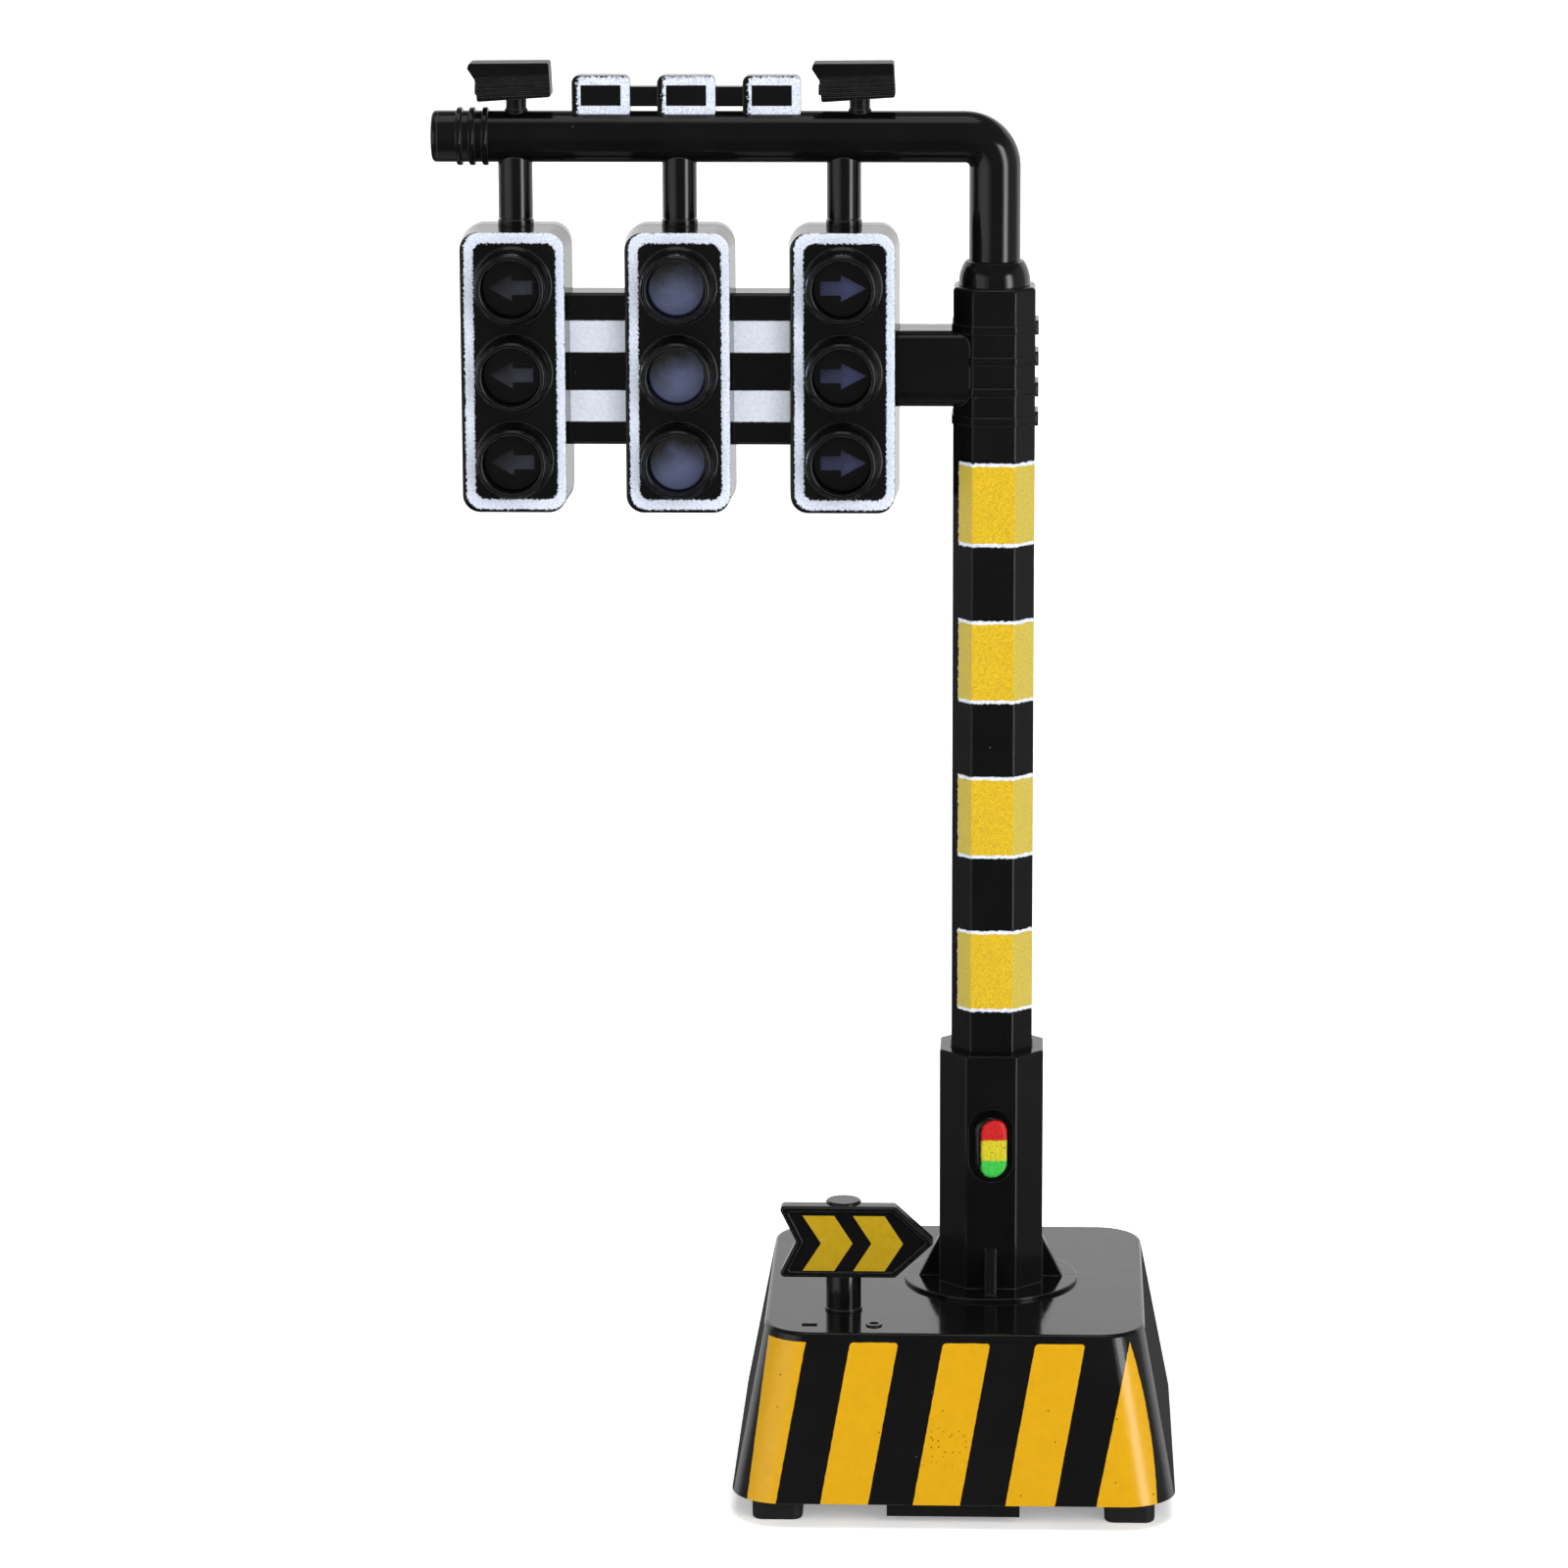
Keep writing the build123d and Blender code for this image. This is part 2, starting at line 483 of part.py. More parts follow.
def make_tube():
    """Elbow tube from the mast's top to the far left, with three grip rings near its end."""
    path = FilletPolyline((0, 0, MAST_Z1), (0, 0, TUBE_Z), (TUBE_END, 0, TUBE_Z), radius=ELBOW_R)
    start = Plane(origin=(0, 0, MAST_Z1), x_dir=(1, 0, 0), z_dir=(0, 0, 1))
    tube = sweep(start * Circle(TUBE_R), path)
    for x in RING_PLACES:
        ring = Pos(x, 0, TUBE_Z) * Rot(0, 90, 0) * Cylinder(TUBE_R + 0.6, 1.1)
        tube += fillet(ring.edges(), 0.3)
    tube -= sweep(start * Circle(TUBE_BORE), path)
    for x in HEAD_X.values():
        tube -= rod(1.5, TUBE_Z - 8, TUBE_Z, x)
    save("gantry_tube", MAST_AT * tube)
    lying = Pos(0, 0, TUBE_Z) * Rot(0, 90, 0)
    cap = Pos(TUBE_END - 0.6, 0, 0) * lying * Cylinder(TUBE_R, 1.2)
    cap = fillet(cap.edges().sort_by(Axis.X)[0], 0.8)
    cap += Pos(TUBE_END + 1.9, 0, 0) * lying * Cylinder(TUBE_BORE - 0.05, 4.0)
    save("tube_end_cap", MAST_AT * cap)


def make_hangers(tube_bar):
    for side, x in HEAD_X.items():
        foot_z = HEAD_Z + 25.8
        hanger = rod(HANGER_R, foot_z + 1.4, TUBE_Z) + rod(HANGER_R + 0.15, foot_z, foot_z + 1.1)
        hanger += rod(HANGER_R - 0.2, foot_z + 1, foot_z + 1.5)
        hanger += rod(2.6, foot_z - 4.4, foot_z + 0.1)
        hanger -= rod(1.5, foot_z - 10, TUBE_Z + 1)
        save(f"hanger_{side}", MAST_AT * (Pos(x, 0, 0) * hanger - tube_bar))


def make_boards(heads):
    """Two striped boards between the heads, each a front tray and a rear tray."""
    fronts, rears = [], []
    for x in ((HEAD_X["left"] + HEAD_X["middle"]) / 2, (HEAD_X["middle"] + HEAD_X["right"]) / 2):
        board = block(x - 6.5, x + 6.5, BOARD_FRONT, BOARD_BACK, BOARD_Z0, BOARD_Z1)
        board = chamfer(board.edges().filter_by(Axis.X), 0.45) - heads
        board -= block(x - 3, x + 3, BOARD_FRONT + 1.3, BOARD_BACK - 1.3, BOARD_Z0 + 1.3, BOARD_Z1 - 1.3)
        fronts.append(MAST_AT * (board & block(-200, 60, -60, 0, 0, 300)))
        rears.append(MAST_AT * (board & block(-200, 60, 0, 60, 0, 300)))
    save("cross_board_front", *fronts)
    save("cross_board_rear", *rears)


def make_flash_strip(tube_bar):
    """Three framed boxes on the tube, joined by thin bars."""
    strip = block(FLASH_X[0], FLASH_X[2], -1.5, 1.1, 255.7, 259.3)
    for x in FLASH_X:
        box = facing(x, FLASH_Y1, (FLASH_Z0 + FLASH_Z1) / 2)
        box *= RectangleRounded(FLASH_W, FLASH_Z1 - FLASH_Z0, 1.3)
        box = extrude(box, amount=FLASH_Y1 - FLASH_Y0)
        strip += fillet(box.faces().sort_by(Axis.Y)[0].edges(), 0.3)
    strip -= tube_bar
    windows = []
    for x in FLASH_X:
        back = FLASH_Y0 + 0.9
        strip -= block(x - 3.65, x + 3.65, FLASH_Y0 - 1, back, 255.85, 259.6)
        windows.append(MAST_AT * block(x - 3.6, x + 3.6, FLASH_Y0 + 0.12, back, 255.9, 259.55))
    save("flash_strip", MAST_AT * strip)
    save("flash_windows", *windows)


def make_cameras(tube_bar):
    """Box camera with a sloping hood and side grooves, looking left, on a short post."""
    outline = [(-8.3, 263.6), (-8.7, 262.7), (-7.3, 260.6), (-6.9, 256.6), (6.5, 257.5), (6.2, 263.7)]
    camera = cut_out(outline, -3.0, 3.0, rounding=0.45)
    for step in range(5):
        groove = Pos(0, 0, GROOVE_TOP - GROOVE_PITCH * step) * Rot(0, -2.2, 0) * Box(14, 0.6, 0.36)
        camera -= Pos(0, -3.0, 0) * groove
        camera -= Pos(0, 3.0, 0) * groove
    eye = Pos(-7.4, 0, 258.6) * Rot(0, 90, 0)
    camera -= eye * Cylinder(1.5, 1.6)
    camera += Pos(0.5, 0, 0) * eye * Cylinder(1.0, 1.2)
    camera += rod(1.87, TUBE_Z, 257.6) + rod(2.1, TUBE_Z, TUBE_Z + TUBE_R + 0.35)
    for side, x in CAMERA_X.items():
        save(f"camera_{side}", MAST_AT * (Pos(x, 0, 0) * camera - tube_bar))


def make_wires():
    """Wire bundle up the mast and along the tube, with a drop to each head."""
    foot = (WIRE_X, WIRE_Y, WIRE_LOW)
    route = FilletPolyline(
        foot, (WIRE_X, WIRE_Y, WIRE_TURN), (0, 0, WIRE_CENTRED), (0, 0, TUBE_Z),
        (HEAD_X["left"] - 0.5, 0, TUBE_Z), radius=ELBOW_R)
    start = Plane(origin=foot, x_dir=(1, 0, 0), z_dir=(0, 0, 1))
    bundle = sweep(start * Circle(BUNDLE_R), route)
    drops = [MAST_AT * rod(DROP_R, HEAD_Z + 20.5, TUBE_Z - BUNDLE_R, x) for x in HEAD_X.values()]
    save("wire_bundle", MAST_AT * bundle, *drops)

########

THE TASK:
Your task is to repeat each line of the material exactly.

RESPONSE TO THE TASK:
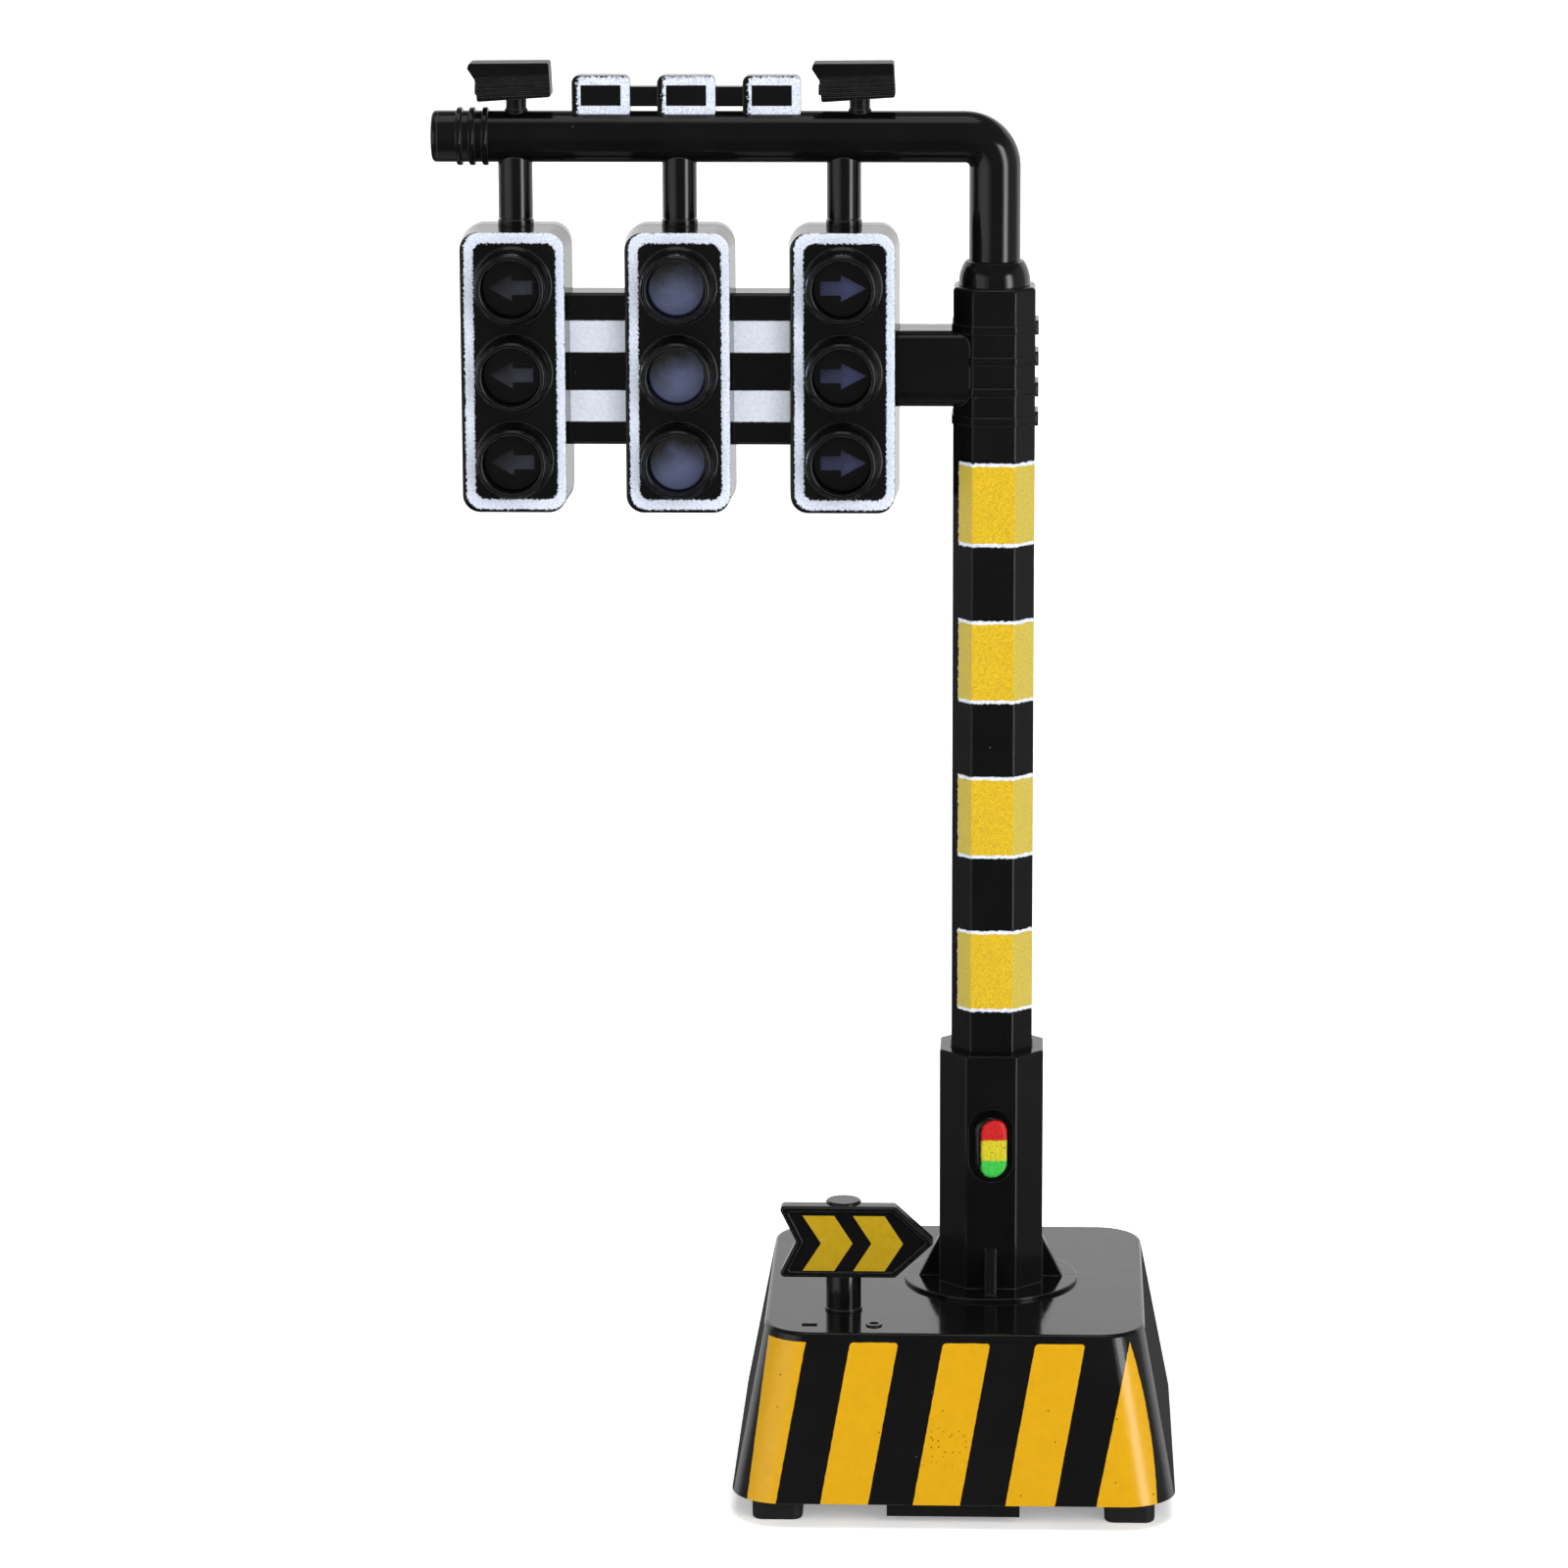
Keep writing the build123d and Blender code for this image. This is part 2, starting at line 483 of part.py. More parts follow.
def make_tube():
    """Elbow tube from the mast's top to the far left, with three grip rings near its end."""
    path = FilletPolyline((0, 0, MAST_Z1), (0, 0, TUBE_Z), (TUBE_END, 0, TUBE_Z), radius=ELBOW_R)
    start = Plane(origin=(0, 0, MAST_Z1), x_dir=(1, 0, 0), z_dir=(0, 0, 1))
    tube = sweep(start * Circle(TUBE_R), path)
    for x in RING_PLACES:
        ring = Pos(x, 0, TUBE_Z) * Rot(0, 90, 0) * Cylinder(TUBE_R + 0.6, 1.1)
        tube += fillet(ring.edges(), 0.3)
    tube -= sweep(start * Circle(TUBE_BORE), path)
    for x in HEAD_X.values():
        tube -= rod(1.5, TUBE_Z - 8, TUBE_Z, x)
    save("gantry_tube", MAST_AT * tube)
    lying = Pos(0, 0, TUBE_Z) * Rot(0, 90, 0)
    cap = Pos(TUBE_END - 0.6, 0, 0) * lying * Cylinder(TUBE_R, 1.2)
    cap = fillet(cap.edges().sort_by(Axis.X)[0], 0.8)
    cap += Pos(TUBE_END + 1.9, 0, 0) * lying * Cylinder(TUBE_BORE - 0.05, 4.0)
    save("tube_end_cap", MAST_AT * cap)


def make_hangers(tube_bar):
    for side, x in HEAD_X.items():
        foot_z = HEAD_Z + 25.8
        hanger = rod(HANGER_R, foot_z + 1.4, TUBE_Z) + rod(HANGER_R + 0.15, foot_z, foot_z + 1.1)
        hanger += rod(HANGER_R - 0.2, foot_z + 1, foot_z + 1.5)
        hanger += rod(2.6, foot_z - 4.4, foot_z + 0.1)
        hanger -= rod(1.5, foot_z - 10, TUBE_Z + 1)
        save(f"hanger_{side}", MAST_AT * (Pos(x, 0, 0) * hanger - tube_bar))


def make_boards(heads):
    """Two striped boards between the heads, each a front tray and a rear tray."""
    fronts, rears = [], []
    for x in ((HEAD_X["left"] + HEAD_X["middle"]) / 2, (HEAD_X["middle"] + HEAD_X["right"]) / 2):
        board = block(x - 6.5, x + 6.5, BOARD_FRONT, BOARD_BACK, BOARD_Z0, BOARD_Z1)
        board = chamfer(board.edges().filter_by(Axis.X), 0.45) - heads
        board -= block(x - 3, x + 3, BOARD_FRONT + 1.3, BOARD_BACK - 1.3, BOARD_Z0 + 1.3, BOARD_Z1 - 1.3)
        fronts.append(MAST_AT * (board & block(-200, 60, -60, 0, 0, 300)))
        rears.append(MAST_AT * (board & block(-200, 60, 0, 60, 0, 300)))
    save("cross_board_front", *fronts)
    save("cross_board_rear", *rears)


def make_flash_strip(tube_bar):
    """Three framed boxes on the tube, joined by thin bars."""
    strip = block(FLASH_X[0], FLASH_X[2], -1.5, 1.1, 255.7, 259.3)
    for x in FLASH_X:
        box = facing(x, FLASH_Y1, (FLASH_Z0 + FLASH_Z1) / 2)
        box *= RectangleRounded(FLASH_W, FLASH_Z1 - FLASH_Z0, 1.3)
        box = extrude(box, amount=FLASH_Y1 - FLASH_Y0)
        strip += fillet(box.faces().sort_by(Axis.Y)[0].edges(), 0.3)
    strip -= tube_bar
    windows = []
    for x in FLASH_X:
        back = FLASH_Y0 + 0.9
        strip -= block(x - 3.65, x + 3.65, FLASH_Y0 - 1, back, 255.85, 259.6)
        windows.append(MAST_AT * block(x - 3.6, x + 3.6, FLASH_Y0 + 0.12, back, 255.9, 259.55))
    save("flash_strip", MAST_AT * strip)
    save("flash_windows", *windows)


def make_cameras(tube_bar):
    """Box camera with a sloping hood and side grooves, looking left, on a short post."""
    outline = [(-8.3, 263.6), (-8.7, 262.7), (-7.3, 260.6), (-6.9, 256.6), (6.5, 257.5), (6.2, 263.7)]
    camera = cut_out(outline, -3.0, 3.0, rounding=0.45)
    for step in range(5):
        groove = Pos(0, 0, GROOVE_TOP - GROOVE_PITCH * step) * Rot(0, -2.2, 0) * Box(14, 0.6, 0.36)
        camera -= Pos(0, -3.0, 0) * groove
        camera -= Pos(0, 3.0, 0) * groove
    eye = Pos(-7.4, 0, 258.6) * Rot(0, 90, 0)
    camera -= eye * Cylinder(1.5, 1.6)
    camera += Pos(0.5, 0, 0) * eye * Cylinder(1.0, 1.2)
    camera += rod(1.87, TUBE_Z, 257.6) + rod(2.1, TUBE_Z, TUBE_Z + TUBE_R + 0.35)
    for side, x in CAMERA_X.items():
        save(f"camera_{side}", MAST_AT * (Pos(x, 0, 0) * camera - tube_bar))


def make_wires():
    """Wire bundle up the mast and along the tube, with a drop to each head."""
    foot = (WIRE_X, WIRE_Y, WIRE_LOW)
    route = FilletPolyline(
        foot, (WIRE_X, WIRE_Y, WIRE_TURN), (0, 0, WIRE_CENTRED), (0, 0, TUBE_Z),
        (HEAD_X["left"] - 0.5, 0, TUBE_Z), radius=ELBOW_R)
    start = Plane(origin=foot, x_dir=(1, 0, 0), z_dir=(0, 0, 1))
    bundle = sweep(start * Circle(BUNDLE_R), route)
    drops = [MAST_AT * rod(DROP_R, HEAD_Z + 20.5, TUBE_Z - BUNDLE_R, x) for x in HEAD_X.values()]
    save("wire_bundle", MAST_AT * bundle, *drops)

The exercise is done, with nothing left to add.